Leading music during worship Friday were, at left, Carlton Johnson, associate for Vital Congregations, and the Rev. Dr. David Gambrell, associate for Theology and Worship. (Photo by Rich Copley)

Before rolling up their sleeves Friday, the group heard powerful preaching from the Rev. Denise Anderson, the Presbyterian Mission Agency’s coordinator for Racial and Intercultural Justice. Anderson preached on two well-known biblical passages: Ezekiel 37:1-10, the “Valley of Dry Bones,” and 1 Corinthians 12:12-26. (“The eye cannot say to the hand, ‘I don’t need you! … On the contrary, those parts of the body that seem to be weaker are indispensable, and the parts that we think are less honorable we treat with special honor. And the parts that are unpresentable are treated with special modesty …)

Listing the seven marks of vital congregations — lifelong discipleship formation, intentional authentic evangelism, outward incarnational focus, empowering servant leadership, spirit-filled worship, caring relationships and ecclesial health — Anderson called that last one the most important.

“Without reasonable health, we can’t do much of anything,” she said. Both congregations and individuals “can’t do what they were created to do if the body isn’t coming along for the ride.”

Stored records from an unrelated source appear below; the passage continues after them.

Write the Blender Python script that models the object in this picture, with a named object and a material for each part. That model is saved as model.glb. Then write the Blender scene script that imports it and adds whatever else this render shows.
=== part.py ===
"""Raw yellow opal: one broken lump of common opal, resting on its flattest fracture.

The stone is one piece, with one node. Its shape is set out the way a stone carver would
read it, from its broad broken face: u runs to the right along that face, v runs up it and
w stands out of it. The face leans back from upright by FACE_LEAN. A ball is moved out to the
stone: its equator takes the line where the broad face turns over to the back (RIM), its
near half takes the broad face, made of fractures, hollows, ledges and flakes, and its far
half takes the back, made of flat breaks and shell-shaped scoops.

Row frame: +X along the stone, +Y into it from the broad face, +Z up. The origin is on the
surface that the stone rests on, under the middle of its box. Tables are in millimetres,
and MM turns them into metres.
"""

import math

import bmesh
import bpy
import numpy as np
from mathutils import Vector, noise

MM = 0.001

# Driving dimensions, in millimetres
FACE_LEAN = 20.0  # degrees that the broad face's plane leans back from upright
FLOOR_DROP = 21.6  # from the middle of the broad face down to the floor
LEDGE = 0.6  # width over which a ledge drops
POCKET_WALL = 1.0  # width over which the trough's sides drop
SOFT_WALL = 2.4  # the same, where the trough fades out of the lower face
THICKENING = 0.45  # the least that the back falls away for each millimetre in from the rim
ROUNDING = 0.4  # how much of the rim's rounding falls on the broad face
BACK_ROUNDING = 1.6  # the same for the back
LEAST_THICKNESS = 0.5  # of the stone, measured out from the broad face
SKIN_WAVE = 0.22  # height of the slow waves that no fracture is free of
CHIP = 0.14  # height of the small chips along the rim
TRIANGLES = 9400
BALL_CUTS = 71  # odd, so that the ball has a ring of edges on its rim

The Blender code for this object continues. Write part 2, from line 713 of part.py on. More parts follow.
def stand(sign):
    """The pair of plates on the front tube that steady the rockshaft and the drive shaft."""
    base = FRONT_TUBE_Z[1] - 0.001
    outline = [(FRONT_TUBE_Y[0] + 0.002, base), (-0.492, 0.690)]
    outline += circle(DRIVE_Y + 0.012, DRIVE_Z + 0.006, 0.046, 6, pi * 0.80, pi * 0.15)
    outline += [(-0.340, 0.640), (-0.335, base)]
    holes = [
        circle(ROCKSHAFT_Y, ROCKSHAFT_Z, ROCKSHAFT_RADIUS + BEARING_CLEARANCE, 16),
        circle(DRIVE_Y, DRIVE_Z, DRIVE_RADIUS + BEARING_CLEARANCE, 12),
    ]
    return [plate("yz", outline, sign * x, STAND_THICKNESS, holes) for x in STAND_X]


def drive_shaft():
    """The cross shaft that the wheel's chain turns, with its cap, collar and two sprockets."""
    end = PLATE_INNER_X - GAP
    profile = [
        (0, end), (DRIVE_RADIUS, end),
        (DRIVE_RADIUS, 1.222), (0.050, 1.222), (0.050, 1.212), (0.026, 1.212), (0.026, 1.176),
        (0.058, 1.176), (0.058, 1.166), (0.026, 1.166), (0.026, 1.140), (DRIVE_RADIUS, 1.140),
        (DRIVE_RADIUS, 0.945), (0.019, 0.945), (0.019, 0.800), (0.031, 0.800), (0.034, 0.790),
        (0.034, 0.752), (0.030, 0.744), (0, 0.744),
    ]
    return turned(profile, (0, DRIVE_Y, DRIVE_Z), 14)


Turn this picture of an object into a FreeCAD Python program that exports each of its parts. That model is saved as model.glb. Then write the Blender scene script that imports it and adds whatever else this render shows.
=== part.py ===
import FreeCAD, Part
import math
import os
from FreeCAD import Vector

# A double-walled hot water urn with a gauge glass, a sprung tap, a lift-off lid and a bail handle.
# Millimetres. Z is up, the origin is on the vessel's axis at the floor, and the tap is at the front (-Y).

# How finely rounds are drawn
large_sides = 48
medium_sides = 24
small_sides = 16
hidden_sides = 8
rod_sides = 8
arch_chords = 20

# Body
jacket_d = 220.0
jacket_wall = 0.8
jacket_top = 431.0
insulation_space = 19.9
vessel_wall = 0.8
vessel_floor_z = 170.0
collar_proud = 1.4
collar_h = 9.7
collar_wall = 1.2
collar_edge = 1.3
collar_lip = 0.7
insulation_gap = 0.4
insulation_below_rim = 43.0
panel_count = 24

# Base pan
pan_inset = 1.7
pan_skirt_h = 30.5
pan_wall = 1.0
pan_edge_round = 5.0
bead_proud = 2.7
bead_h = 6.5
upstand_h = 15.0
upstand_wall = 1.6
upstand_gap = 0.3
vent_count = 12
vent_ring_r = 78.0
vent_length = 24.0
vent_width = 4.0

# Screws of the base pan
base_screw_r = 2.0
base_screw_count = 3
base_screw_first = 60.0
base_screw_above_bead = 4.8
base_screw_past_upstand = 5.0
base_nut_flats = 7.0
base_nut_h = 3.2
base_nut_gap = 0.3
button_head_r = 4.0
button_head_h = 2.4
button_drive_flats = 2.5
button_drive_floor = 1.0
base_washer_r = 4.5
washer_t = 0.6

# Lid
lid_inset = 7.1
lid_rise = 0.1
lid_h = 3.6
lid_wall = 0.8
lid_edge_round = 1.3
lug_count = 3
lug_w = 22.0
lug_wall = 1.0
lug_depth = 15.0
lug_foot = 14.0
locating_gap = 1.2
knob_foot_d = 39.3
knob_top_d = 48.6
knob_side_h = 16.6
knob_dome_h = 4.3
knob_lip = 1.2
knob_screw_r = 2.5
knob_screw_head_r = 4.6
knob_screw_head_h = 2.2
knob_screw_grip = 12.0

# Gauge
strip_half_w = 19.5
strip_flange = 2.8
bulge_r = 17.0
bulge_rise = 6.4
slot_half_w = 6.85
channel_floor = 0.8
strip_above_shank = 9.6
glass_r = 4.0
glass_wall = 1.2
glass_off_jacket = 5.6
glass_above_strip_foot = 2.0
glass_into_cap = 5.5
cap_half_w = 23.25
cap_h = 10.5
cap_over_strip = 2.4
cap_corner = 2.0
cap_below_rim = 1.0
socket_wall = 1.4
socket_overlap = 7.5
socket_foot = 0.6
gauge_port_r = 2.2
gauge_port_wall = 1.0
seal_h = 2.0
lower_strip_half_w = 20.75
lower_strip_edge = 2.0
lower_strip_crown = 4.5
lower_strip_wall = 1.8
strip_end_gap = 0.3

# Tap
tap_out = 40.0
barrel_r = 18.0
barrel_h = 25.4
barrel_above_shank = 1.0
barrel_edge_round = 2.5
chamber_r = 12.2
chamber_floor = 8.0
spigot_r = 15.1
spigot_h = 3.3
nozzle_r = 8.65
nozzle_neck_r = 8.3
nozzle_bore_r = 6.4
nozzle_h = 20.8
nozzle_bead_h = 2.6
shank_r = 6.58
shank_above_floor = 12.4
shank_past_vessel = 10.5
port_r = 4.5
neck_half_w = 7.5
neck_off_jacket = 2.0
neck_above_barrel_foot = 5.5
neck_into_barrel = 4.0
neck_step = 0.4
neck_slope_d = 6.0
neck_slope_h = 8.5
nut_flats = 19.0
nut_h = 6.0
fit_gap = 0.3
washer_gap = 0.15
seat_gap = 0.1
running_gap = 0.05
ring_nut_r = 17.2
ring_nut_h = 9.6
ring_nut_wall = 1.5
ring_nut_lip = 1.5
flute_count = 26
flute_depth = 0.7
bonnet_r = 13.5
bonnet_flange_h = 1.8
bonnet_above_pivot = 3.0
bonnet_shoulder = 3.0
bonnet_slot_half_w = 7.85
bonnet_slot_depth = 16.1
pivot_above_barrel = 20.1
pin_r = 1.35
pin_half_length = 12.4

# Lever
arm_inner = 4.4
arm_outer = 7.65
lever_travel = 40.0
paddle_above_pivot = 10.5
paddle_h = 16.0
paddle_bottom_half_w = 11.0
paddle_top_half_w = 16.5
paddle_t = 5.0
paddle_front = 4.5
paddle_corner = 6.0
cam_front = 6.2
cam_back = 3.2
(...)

Just try turning a doorknob with an arthritic hand. Stub your pinky toe and you’ll “learn just important that toe is,” she said.

And bodies can’t function without breath, as Ezekiel learned when the Spirit of God sat him down in that valley full of bones. Can these bones live? Only when Ezekiel prophesies to the breath, God’s ruach, the Hebrew word for “breath” or “spirit.”

“God’s Spirit adds to us and grows us,” Anderson said. That body may get leaner or bigger, “bubbling with energy or hunched over in pain. The skin covering it may be a little darker or a little more wrinkled. But as long as there’s ruach and pneuma (the Greek word for spirit), the Spirit is there and the church is still the church.”

Do churches want the jolt of a cup of strong coffee or the sustained energy that comes from eating the right things?

“Jolts are good if you just need help getting started,” she said. “But they can’t sustain us. We look for the jolt that comes from programs to put people in the pews. But Vital Congregations is not a jolt, friends. It seeks to return us to our breath.”

The Holy Spirit “is not a fairy godmother,” she said. “She encounters us to change the world.”

“Flesh decays and bones dry up, but the Spirit gives life. We have got to prophesy life. We won’t be silenced anymore.”

Communion is available to us not because we’re worthy, but because we are part of God’s family, according to the Rev. Dr. Diane Moffett. (Photo by Rich Copley)

Presiding at the communion table, the Rev. Dr. Diane Moffett, president and executive director of the Presbyterian Mission Agency, reminded the three dozen or so people in worship that they weren’t at Christ’s table through their own merits.

Add to that list “James and John, who had anger issues,” “Peter and his compulsive self with his switchblade in his pocket,” and Thomas the doubter, she said, also naming other disciples whom Jesus called to follow him despite their shortcomings.

“You got to the table because you are part of a family,” Moffett said. “We come with gratitude in honor of the One who has supplied the elements.”

After worship, the Rev. Dr. Kathryn Threadgill, coordinator of Vital Congregations, said she was eager to hear from the gathered great minds.

“We are very excited to have this group here today,” she said.